19.   I find that Mr. Durlen has failed to prove that he completed the work in accordance with the terms of the parties’ agreement. The evidence shows that he continued to work on the first set of images as well as the second set of images after the September 22, 2020 meeting. However, despite Mr. Durlen’s submissions to the contrary, the evidence does not establish that Mr. Durlen had final professional images completed for Mr. Sewak for either set of images. Further, Mr. Durlen has not provided any breakdown for the amounts set out in the 2 invoices or otherwise shown that he spent 68 hours doing the work. So, I find that Mr. Durlen is not entitled to the $2,380 he claims.

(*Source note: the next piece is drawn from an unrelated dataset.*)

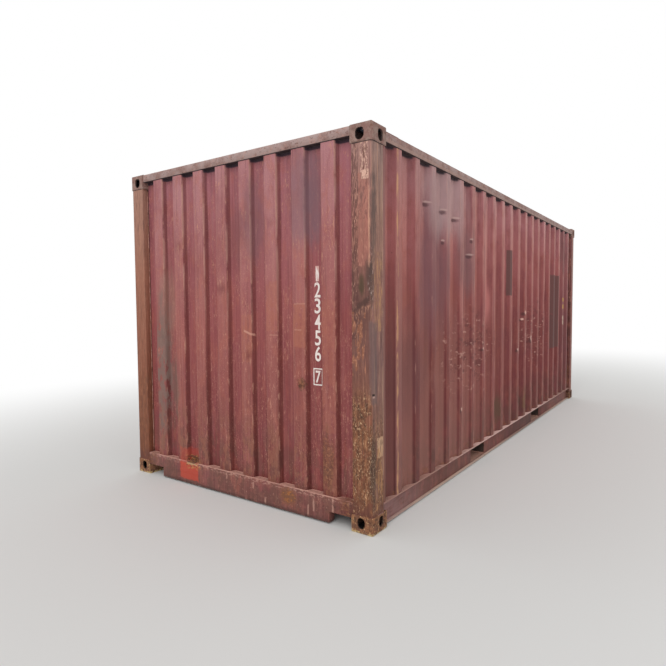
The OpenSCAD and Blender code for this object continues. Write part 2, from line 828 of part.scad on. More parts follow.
// Foot on the door face with a saddle round the bar
module bar_bracket(y, z) {
    saddle = bar_radius + running_gap + bracket_wall;
    translate([0, y, z - bracket_height / 2]) difference() {
        linear_extrude(bracket_height) {
            translate([door_x, -bracket_width / 2]) square([bracket_wall, bracket_width]);
            translate([door_x, -saddle]) square([bar_standoff, 2 * saddle]);
            translate([bar_x, 0]) circle(saddle);
        }
        translate([bar_x, 0, -over]) cylinder(r = bar_radius + running_gap, h = bracket_height + 2 * over);
    }
}

module bar_brackets(right) {
    color(zinc_steel) mirrored([0, 1, 0], !right)
        for (y = [bar_inner, bar_outer]) for (z = bracket_levels) bar_bracket(y, z);
}

// Hub on the bar with a flat lever; the inner bar's lever points outward, the outer bar's inward
module door_handle(y, z, facing) {
    lever_x = bar_x - handle_thickness / 2;
    translate([0, y, z]) difference() {
        union() {
            translate([bar_x, 0, -hub_height / 2]) cylinder(r = bar_radius + hub_wall, h = hub_height);
            mirrored([0, 1, 0], facing < 0) block(
                [lever_x, lever_x + handle_thickness], [0, handle_length],
                [-handle_height / 2, handle_height / 2]
            );
        }
        translate([bar_x, 0, -hub_height]) cylinder(r = bar_radius, h = 2 * hub_height);
    }
}

module door_handles() {
    color(zinc_steel) for (right = [false, true]) mirrored([0, 1, 0], !right) {
        door_handle(bar_inner, handle_level - handle_step / 2, 1);
        door_handle(bar_outer, handle_level + handle_step / 2, -1);
    }
}

// Fork on the door face that holds the end of a lever
module handle_retainer(y, z) {
    clear = handle_height / 2 + running_gap;
    half = retainer_width / 2;
    lever_x = bar_x - handle_thickness / 2;
    translate([0, y, z]) difference() {
        block([door_x, lever_x + handle_thickness], [-half, half], [-clear - retainer_jaw, clear + retainer_jaw]);
        block([lever_x - running_gap, lever_x + handle_thickness + over], [-half - over, half + over],
            [-clear, clear]);
    }
}

module handle_retainers() {
    reach = handle_length - retainer_inset;
    color(zinc_steel) for (right = [false, true]) mirrored([0, 1, 0], !right) {
        handle_retainer(bar_inner + reach, handle_level - handle_step / 2);
        handle_retainer(bar_outer - reach, handle_level + handle_step / 2);
    }
}

// Hook on the sill or header that a cam's nose turns behind
module cam_keeper(y, z) {
    nose_front = bar_radius / 2 + running_gap;
    start = bar_radius + cam_wall + running_gap;
    stop = cam_reach + running_gap;
    translate([bar_x, y, z]) {
        block([-bar_standoff, -nose_front], [start, stop + cam_wall], [0, cam_height]);
        block([-bar_standoff, nose_front + cam_wall], [stop, stop + cam_wall], [0, cam_height]);
        block([nose_front, nose_front + cam_wall], [start, stop + cam_wall], [0, cam_height]);
    }
}

module cam_keepers() {
    color(zinc_steel) for (right = [false, true]) mirrored([0, 1, 0], !right)
        for (y = [bar_inner, bar_outer]) for (z = [bar_bottom, bar_top - cam_height]) cam_keeper(y, z);
}

casting(false, false, false);  // casting_front_left_bottom
casting(false, true, false);  // casting_front_right_bottom
casting(true, false, false);  // casting_rear_left_bottom
casting(true, true, false);  // casting_rear_right_bottom
casting(false, false, true);  // casting_front_left_top
casting(false, true, true);  // casting_front_right_top
casting(true, false, true);  // casting_rear_left_top
casting(true, true, true);  // casting_rear_right_top
front_post(false);  // post_front_left
front_post(true);  // post_front_right
rear_post(false);  // post_rear_left
rear_post(true);  // post_rear_right
top_rail(false);  // top_rail_left
top_rail(true);  // top_rail_right
front_header();
door_header();
bottom_rail(false);  // bottom_rail_left
bottom_rail(true);  // bottom_rail_right
front_sill();
door_sill();
cross_members();
fork_pocket(false);  // fork_pocket_front
fork_pocket(true);  // fork_pocket_rear
floor_boards();
side_wall(false);  // side_wall_left
side_wall(true);  // side_wall_right
front_wall();
roof_panel();
header_plates();
roof_corner_plates();
door_frame(false);  // door_frame_left
door_frame(true);  // door_frame_right
door_panel(false);  // door_panel_left
door_panel(true);  // door_panel_right
door_gasket(false);  // door_gasket_left
door_gasket(true);  // door_gasket_right
door_hinges(false);  // door_hinges_left
door_hinges(true);  // door_hinges_right
locking_bars(false);  // locking_bars_left
locking_bars(true);  // locking_bars_right
bar_brackets(false);  // bar_brackets_left
bar_brackets(true);  // bar_brackets_right
door_handles();
handle_retainers();
cam_keepers();
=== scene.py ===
"""Looks of a worn twenty-foot freight container with corrugated steel walls and double doors."""
import math

import bmesh
import bpy
import numpy as np
from bpy.props import FloatProperty, FloatVectorProperty, IntProperty, PointerProperty, StringProperty
from bpy.types import Operator, Panel, PropertyGroup
from mathutils import Matrix, Vector


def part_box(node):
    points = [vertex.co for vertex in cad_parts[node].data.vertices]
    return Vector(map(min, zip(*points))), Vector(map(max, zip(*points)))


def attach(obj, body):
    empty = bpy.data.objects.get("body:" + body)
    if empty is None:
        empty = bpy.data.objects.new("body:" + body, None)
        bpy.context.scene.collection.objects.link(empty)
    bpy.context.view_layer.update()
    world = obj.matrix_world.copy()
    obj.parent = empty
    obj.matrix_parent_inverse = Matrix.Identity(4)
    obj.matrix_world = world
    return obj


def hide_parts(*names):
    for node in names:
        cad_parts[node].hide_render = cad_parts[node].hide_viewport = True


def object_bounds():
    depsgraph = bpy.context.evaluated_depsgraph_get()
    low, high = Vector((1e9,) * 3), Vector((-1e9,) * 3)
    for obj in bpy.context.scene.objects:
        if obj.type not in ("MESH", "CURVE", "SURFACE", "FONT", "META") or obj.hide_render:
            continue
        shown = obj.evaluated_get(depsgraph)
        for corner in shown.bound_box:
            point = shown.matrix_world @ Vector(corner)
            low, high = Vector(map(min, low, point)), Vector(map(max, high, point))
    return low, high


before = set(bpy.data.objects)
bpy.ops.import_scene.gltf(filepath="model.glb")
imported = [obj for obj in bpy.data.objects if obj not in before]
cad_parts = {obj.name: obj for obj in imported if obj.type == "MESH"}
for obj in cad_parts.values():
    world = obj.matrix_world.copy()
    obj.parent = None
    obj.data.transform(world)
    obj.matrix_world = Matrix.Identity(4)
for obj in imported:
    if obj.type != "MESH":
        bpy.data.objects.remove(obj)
CAD_BOX = [list(corner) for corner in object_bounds()]

bl_info = {
    "name": "Worn freight container",
    "version": (1, 0, 0),
    "blender": (4, 5, 0),
    "location": "3D View > Sidebar > Container",
    "description": "Builds the walls, welds, marks and weathered finishes of a steel freight container",
    "category": "Object",
}

SIDES = ("left", "right")
ENDS = ("front", "rear")
LEVELS = ("bottom", "top")


# Sizes and colours that a user may change


def srgb(red, green, blue):
    """Linear colour from a screen colour with channels of 0 to 255"""
    share = np.array([red, green, blue]) / 255
    linear = np.where(share <= 0.04045, share / 12.92, ((share + 0.055) / 1.055) ** 2.4)
    return tuple(float(channel) for channel in linear)


def number(name, description, default, unit="LENGTH"):
    return FloatProperty(name=name, description=description, default=default, unit=unit, precision=4)


def paint(name, description, *colour):
    return FloatVectorProperty(
        name=name, description=description, default=srgb(*colour), subtype="COLOR", min=0, max=1)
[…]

20.   However, I do find that Mr. Durlen is entitled to the $1,225 he claims for the September 29, 2020 invoice. As mentioned, the evidence shows that he had completed some work and provided the first set of images to Mr. Sewak and Mr. Bandara on September 21, 2020. Regardless of whether these were final images or not, I find that in his September 19, 2020 text messages, Mr. Sewak agreed to pay Mr. Durlen for the 35 hours he had spent at that point in time. So, I order Mr. Sewak to pay Mr. Durlen $1,225 for the September 29, 2020 invoice.

21.   The Court Order Interest Act (COIA) applies to the CRT. Mr. Durlen is entitled to pre-judgment interest on the $1,225 from September 29, 2020, the date of the invoice, to the date of this decision. This equals $9.62.

22.   Under section 49 of the CRTA and CRT rules, the CRT will generally order an unsuccessful party to reimburse a successful party for CRT fees and reasonable dispute-related expenses. I see no reason in this case not to follow that general rule. I find Mr. Durlen is entitled to reimbursement of $125 in CRT fees. Mr. Durlen did not claim any dispute-related expenses.

ORDERS

23.   Within 14 days of the date of this decision, I order Mr. Sewak to pay Mr. Durlen a total of $1,234.62, broken down as follows:

a.    $1,225 in debt,

b.    $9.62 in pre-judgment interest under the COIA, and

c.    $125 in CRT fees.

24.   Mr. Durlen is entitled to post-judgment interest, as applicable.

25.   I dismiss the remainder of Mr. Durlen’s claims.

26.   Under section 48 of the CRTA, the CRT will not provide the parties with the Order giving final effect to this decision until the time for making a notice of objection under section 56.1(2) has expired and no notice of objection has been made. The time for filing a notice of objection is 28 days after the party receives notice of the CRT’s final decision.

27.   Under section 58.1 of the CRTA, a validated copy of the CRT’s order can be enforced through the Provincial Court of British Columbia. A CRT order can only be enforced if it is an approved consent resolution order, or, if no objection has been made and the time for filing a notice of objection has passed. Once filed, a CRT order has the same force and effect as an order of the Provincial Court of British Columbia. 

28.   Parties in default (here, AMI and ATI) have no right to make a Notice of Objection, as set out in section 56.1(2.1) of the CRTA.